En genel doğru, 2019 TL’nin her iki yönde dalgalanmaya açık olacağı olur; fakat bir başka genelleme de ekonomik politika belirsizliğini büyütecek derin bir hata tekrarlanmazsa (mesela erken bir faiz indirimi gibi), dalgalanmanın boyutunun 2018’teki kadar olmayacağı yönünde olabilir. Sonuçta, seviye ne olursa olsun, sadece döviz borcu olanlar değil; ihracatçıların da dalganın tepe ve dip noktası arasındaki uzaklığı iyi yönetmeleri gerekecek.

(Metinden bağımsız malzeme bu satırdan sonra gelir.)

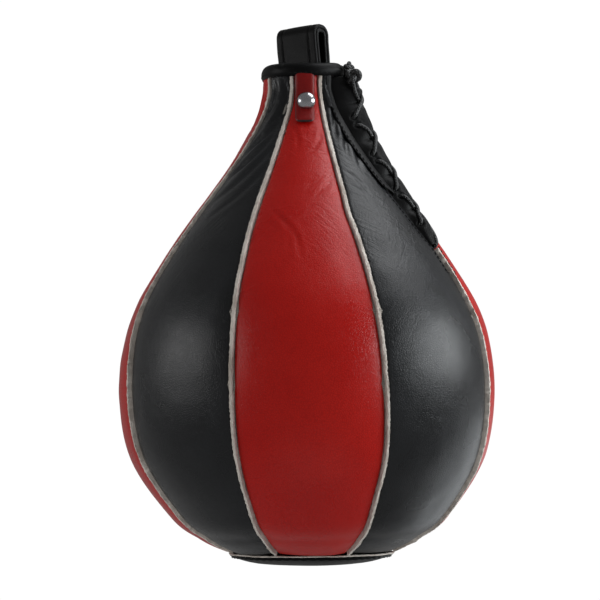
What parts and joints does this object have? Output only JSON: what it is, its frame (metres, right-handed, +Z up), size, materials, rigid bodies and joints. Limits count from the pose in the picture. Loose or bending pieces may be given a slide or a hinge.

2) 2019 Zorunlu İhracat Yılı mıdır?:Bu sorunun makroekonomik dilde karşılığı, cari açık ne kadar azalır olur. 2018 yılındaki makroekonomik dalgalanma gösterdi ki, sadece iç pazara yönelik üretim ve satış yapanlar, zorlanıyor. Riski azaltmanın yollarından bir tanesi, döviz gelirinin olması. 2001 Krizi Türkiye’ye kamu maliyesinin önemini öğrettiyse, bu yaşananlar da, cari açıkla ilgili bir ders veriyor. 2019 bu yüzden, daha önce ihracata yönelmeyen KOBİ’lerin bile ihracat yapmaya çalışacakları bir yıl olacak. Son 10 yıldaki gibi, güneydeki komşu ülkeler bu konuda çok anlamlı bir pazar sağlamayabilir. TL’nin seviyesi, ihracatçılarla çok ciddi pazarlıklar yapılmasına sebep oluyor. Ama ihracat finansmanı, uzak pazarlar, hızlı ve esnek üretim, ve nitelikli eleman konularına vakit ve kaynak ayıranlar, 2019’da fark yaratabilir. Petrol fiyatlarında bir patlama yaşanmazsa, cari açık 2019’da en iyimser tahminlere yakın seviyelerde çıkabilir .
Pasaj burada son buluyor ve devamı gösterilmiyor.